[REQUEST]
Below this line is the material. Write out only its lines from the one containing "zip(*points))), Vector(map(max, zip(*points)))" through the one containing "return a + (b - a) * share", both kept, exactly.

— start —

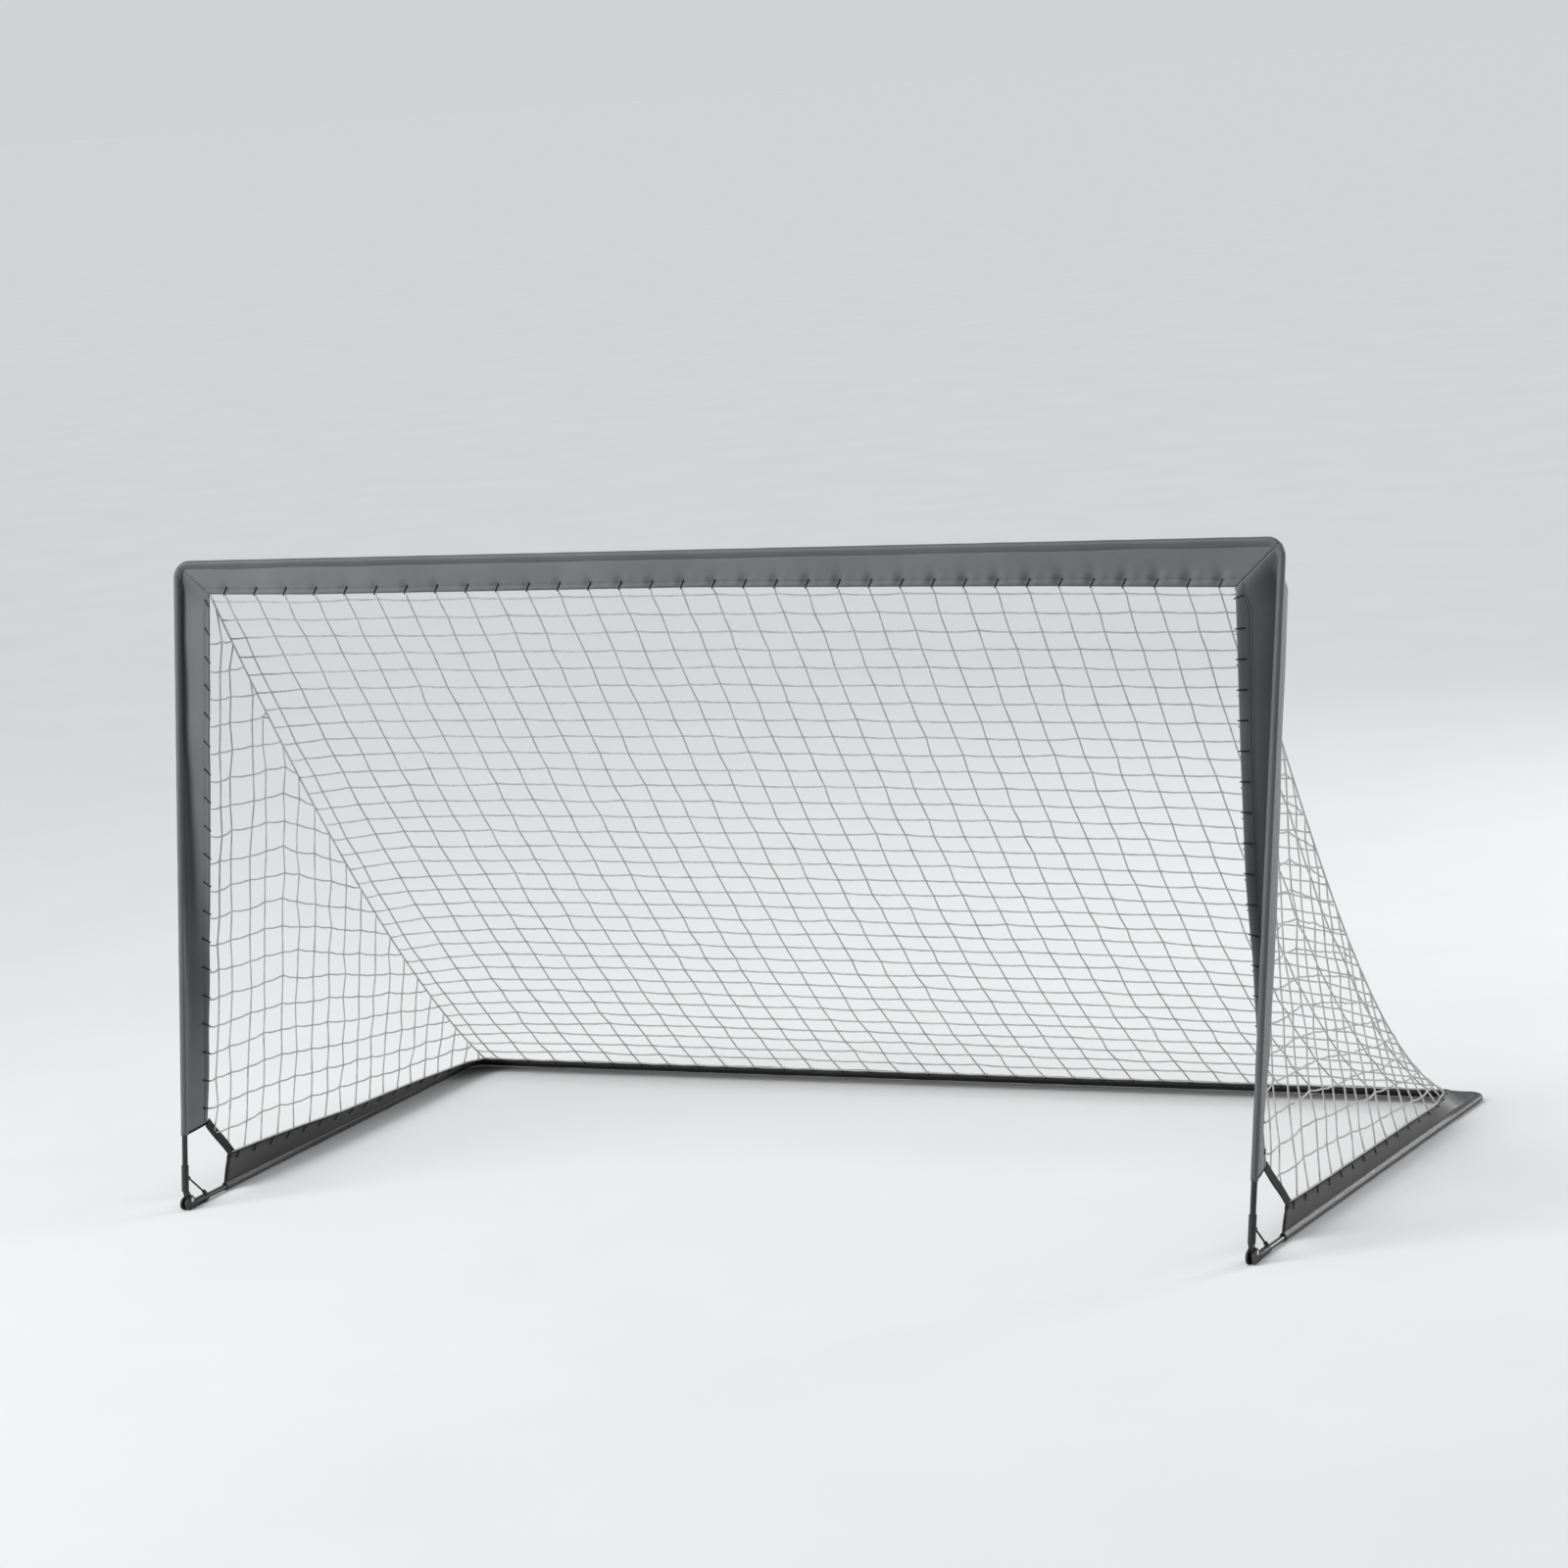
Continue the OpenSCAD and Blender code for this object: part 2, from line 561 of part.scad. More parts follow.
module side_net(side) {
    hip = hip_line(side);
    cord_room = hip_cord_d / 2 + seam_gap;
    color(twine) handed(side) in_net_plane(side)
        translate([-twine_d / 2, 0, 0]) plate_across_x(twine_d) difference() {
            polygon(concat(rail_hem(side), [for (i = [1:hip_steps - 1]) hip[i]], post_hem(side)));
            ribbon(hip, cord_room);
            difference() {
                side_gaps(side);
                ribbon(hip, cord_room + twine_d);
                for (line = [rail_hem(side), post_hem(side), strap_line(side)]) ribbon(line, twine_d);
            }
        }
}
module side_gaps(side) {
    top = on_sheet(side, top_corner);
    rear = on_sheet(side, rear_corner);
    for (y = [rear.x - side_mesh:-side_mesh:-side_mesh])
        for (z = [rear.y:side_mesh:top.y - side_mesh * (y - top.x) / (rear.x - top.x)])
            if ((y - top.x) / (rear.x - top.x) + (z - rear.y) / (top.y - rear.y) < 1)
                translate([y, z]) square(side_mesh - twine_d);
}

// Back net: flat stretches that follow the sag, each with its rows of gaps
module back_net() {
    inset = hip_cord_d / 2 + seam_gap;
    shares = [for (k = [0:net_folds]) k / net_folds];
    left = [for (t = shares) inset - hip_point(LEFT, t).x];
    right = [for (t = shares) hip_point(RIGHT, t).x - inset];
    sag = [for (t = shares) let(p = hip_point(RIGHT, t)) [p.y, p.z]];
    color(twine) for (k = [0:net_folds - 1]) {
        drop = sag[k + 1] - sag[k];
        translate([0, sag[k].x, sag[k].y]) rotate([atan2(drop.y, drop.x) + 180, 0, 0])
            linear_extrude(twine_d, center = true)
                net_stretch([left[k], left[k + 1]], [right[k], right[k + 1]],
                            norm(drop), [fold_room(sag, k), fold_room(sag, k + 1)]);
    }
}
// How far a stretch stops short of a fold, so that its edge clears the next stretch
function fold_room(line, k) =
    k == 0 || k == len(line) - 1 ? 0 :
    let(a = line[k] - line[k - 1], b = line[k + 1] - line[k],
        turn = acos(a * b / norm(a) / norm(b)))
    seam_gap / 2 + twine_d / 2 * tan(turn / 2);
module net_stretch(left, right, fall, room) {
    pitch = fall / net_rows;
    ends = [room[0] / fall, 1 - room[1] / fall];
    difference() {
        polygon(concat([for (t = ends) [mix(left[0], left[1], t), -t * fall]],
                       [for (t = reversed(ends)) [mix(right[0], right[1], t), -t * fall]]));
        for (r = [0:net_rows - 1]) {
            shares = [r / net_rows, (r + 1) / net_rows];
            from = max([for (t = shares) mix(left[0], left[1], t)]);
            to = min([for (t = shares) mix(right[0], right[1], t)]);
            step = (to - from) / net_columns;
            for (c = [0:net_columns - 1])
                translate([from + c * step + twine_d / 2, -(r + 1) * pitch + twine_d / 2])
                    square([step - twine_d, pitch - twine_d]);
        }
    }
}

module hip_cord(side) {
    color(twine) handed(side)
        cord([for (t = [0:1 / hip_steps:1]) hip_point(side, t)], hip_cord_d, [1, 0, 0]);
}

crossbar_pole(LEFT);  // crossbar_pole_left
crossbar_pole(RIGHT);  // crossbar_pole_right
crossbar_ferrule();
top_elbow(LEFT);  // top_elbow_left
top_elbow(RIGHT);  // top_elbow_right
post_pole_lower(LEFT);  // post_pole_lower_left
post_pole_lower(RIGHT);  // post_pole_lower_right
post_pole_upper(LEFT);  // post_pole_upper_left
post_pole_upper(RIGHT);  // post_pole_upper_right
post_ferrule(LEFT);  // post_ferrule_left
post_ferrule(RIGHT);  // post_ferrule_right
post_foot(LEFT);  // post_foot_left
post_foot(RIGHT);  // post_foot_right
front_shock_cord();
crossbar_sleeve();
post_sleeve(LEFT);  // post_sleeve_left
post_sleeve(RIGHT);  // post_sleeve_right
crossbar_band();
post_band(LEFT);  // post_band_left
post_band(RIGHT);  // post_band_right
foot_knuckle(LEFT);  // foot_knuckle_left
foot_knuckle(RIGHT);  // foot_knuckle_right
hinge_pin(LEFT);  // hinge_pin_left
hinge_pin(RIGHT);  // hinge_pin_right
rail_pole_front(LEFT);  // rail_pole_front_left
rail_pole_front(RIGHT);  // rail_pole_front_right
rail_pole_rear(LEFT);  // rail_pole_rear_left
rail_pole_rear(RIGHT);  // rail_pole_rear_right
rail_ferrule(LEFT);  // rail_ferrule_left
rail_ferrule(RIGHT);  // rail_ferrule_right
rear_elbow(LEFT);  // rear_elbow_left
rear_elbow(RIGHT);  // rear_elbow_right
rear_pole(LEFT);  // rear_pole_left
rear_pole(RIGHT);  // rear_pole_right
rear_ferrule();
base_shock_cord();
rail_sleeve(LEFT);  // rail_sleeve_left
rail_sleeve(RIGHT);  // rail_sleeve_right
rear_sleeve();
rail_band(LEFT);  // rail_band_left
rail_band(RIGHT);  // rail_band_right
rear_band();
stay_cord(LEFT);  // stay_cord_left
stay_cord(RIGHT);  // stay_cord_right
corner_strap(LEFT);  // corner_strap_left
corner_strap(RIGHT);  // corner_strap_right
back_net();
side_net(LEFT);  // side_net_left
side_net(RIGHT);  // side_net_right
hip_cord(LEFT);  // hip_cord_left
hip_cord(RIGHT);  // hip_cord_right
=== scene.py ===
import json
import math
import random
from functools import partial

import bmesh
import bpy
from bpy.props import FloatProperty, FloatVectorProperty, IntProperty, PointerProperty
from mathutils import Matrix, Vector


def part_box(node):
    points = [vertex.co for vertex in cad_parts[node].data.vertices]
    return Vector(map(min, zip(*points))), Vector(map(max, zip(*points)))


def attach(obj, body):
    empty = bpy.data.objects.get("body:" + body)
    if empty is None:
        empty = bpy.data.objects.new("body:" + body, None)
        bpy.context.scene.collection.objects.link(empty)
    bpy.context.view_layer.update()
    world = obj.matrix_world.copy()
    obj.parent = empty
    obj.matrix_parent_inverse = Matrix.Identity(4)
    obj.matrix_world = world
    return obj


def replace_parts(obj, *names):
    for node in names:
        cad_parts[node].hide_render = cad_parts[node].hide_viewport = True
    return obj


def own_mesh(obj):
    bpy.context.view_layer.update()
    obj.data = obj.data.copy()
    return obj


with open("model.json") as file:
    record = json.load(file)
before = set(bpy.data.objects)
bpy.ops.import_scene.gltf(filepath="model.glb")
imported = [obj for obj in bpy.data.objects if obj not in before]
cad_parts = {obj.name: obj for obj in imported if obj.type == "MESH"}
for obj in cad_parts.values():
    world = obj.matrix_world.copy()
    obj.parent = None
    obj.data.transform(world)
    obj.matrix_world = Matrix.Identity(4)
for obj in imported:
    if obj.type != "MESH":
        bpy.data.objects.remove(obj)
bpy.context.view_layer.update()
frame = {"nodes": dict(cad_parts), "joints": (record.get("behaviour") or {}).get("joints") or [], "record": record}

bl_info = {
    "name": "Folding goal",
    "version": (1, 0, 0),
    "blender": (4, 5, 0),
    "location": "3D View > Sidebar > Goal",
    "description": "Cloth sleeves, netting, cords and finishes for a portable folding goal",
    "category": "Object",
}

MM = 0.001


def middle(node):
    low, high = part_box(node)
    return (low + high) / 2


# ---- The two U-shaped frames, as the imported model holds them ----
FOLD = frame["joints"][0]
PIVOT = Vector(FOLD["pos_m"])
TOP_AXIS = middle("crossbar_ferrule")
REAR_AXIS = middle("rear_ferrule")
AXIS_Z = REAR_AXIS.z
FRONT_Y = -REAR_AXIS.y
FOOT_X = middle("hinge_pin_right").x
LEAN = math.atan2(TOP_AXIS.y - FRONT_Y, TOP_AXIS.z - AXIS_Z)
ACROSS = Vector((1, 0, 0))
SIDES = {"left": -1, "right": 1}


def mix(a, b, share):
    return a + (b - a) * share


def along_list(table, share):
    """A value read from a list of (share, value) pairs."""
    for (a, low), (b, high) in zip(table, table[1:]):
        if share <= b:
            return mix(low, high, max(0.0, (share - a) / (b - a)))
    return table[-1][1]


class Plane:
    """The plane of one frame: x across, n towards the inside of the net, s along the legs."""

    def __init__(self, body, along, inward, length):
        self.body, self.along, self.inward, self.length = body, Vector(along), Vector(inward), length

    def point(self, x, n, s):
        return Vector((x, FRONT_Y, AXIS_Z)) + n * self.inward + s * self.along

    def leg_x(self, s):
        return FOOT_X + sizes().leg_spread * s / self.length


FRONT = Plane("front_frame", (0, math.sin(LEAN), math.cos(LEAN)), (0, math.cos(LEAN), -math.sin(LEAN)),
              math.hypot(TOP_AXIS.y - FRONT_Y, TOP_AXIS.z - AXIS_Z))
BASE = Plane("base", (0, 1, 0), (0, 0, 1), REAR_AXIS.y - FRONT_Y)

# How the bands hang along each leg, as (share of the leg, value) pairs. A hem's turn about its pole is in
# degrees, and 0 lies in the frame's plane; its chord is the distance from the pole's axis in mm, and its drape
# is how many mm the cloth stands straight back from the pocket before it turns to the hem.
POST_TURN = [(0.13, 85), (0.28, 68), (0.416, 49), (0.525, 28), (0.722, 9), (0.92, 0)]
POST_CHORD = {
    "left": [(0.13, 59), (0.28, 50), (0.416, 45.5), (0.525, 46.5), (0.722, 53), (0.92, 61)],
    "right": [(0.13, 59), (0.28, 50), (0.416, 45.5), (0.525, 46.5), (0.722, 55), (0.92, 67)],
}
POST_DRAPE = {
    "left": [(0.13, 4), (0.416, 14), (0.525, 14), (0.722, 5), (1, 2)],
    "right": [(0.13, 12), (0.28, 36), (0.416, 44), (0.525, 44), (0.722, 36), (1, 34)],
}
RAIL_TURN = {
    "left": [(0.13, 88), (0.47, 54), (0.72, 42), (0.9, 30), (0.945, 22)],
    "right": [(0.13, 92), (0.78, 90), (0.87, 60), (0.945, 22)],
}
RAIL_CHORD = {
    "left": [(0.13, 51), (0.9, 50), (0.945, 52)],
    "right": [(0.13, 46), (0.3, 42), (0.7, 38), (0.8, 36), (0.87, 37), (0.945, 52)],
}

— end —

[THE OUTPUT]
    return Vector(map(min, zip(*points))), Vector(map(max, zip(*points)))


def attach(obj, body):
    empty = bpy.data.objects.get("body:" + body)
    if empty is None:
        empty = bpy.data.objects.new("body:" + body, None)
        bpy.context.scene.collection.objects.link(empty)
    bpy.context.view_layer.update()
    world = obj.matrix_world.copy()
    obj.parent = empty
    obj.matrix_parent_inverse = Matrix.Identity(4)
    obj.matrix_world = world
    return obj


def replace_parts(obj, *names):
    for node in names:
        cad_parts[node].hide_render = cad_parts[node].hide_viewport = True
    return obj


def own_mesh(obj):
    bpy.context.view_layer.update()
    obj.data = obj.data.copy()
    return obj


with open("model.json") as file:
    record = json.load(file)
before = set(bpy.data.objects)
bpy.ops.import_scene.gltf(filepath="model.glb")
imported = [obj for obj in bpy.data.objects if obj not in before]
cad_parts = {obj.name: obj for obj in imported if obj.type == "MESH"}
for obj in cad_parts.values():
    world = obj.matrix_world.copy()
    obj.parent = None
    obj.data.transform(world)
    obj.matrix_world = Matrix.Identity(4)
for obj in imported:
    if obj.type != "MESH":
        bpy.data.objects.remove(obj)
bpy.context.view_layer.update()
frame = {"nodes": dict(cad_parts), "joints": (record.get("behaviour") or {}).get("joints") or [], "record": record}

bl_info = {
    "name": "Folding goal",
    "version": (1, 0, 0),
    "blender": (4, 5, 0),
    "location": "3D View > Sidebar > Goal",
    "description": "Cloth sleeves, netting, cords and finishes for a portable folding goal",
    "category": "Object",
}

MM = 0.001


def middle(node):
    low, high = part_box(node)
    return (low + high) / 2


# ---- The two U-shaped frames, as the imported model holds them ----
FOLD = frame["joints"][0]
PIVOT = Vector(FOLD["pos_m"])
TOP_AXIS = middle("crossbar_ferrule")
REAR_AXIS = middle("rear_ferrule")
AXIS_Z = REAR_AXIS.z
FRONT_Y = -REAR_AXIS.y
FOOT_X = middle("hinge_pin_right").x
LEAN = math.atan2(TOP_AXIS.y - FRONT_Y, TOP_AXIS.z - AXIS_Z)
ACROSS = Vector((1, 0, 0))
SIDES = {"left": -1, "right": 1}


def mix(a, b, share):
    return a + (b - a) * share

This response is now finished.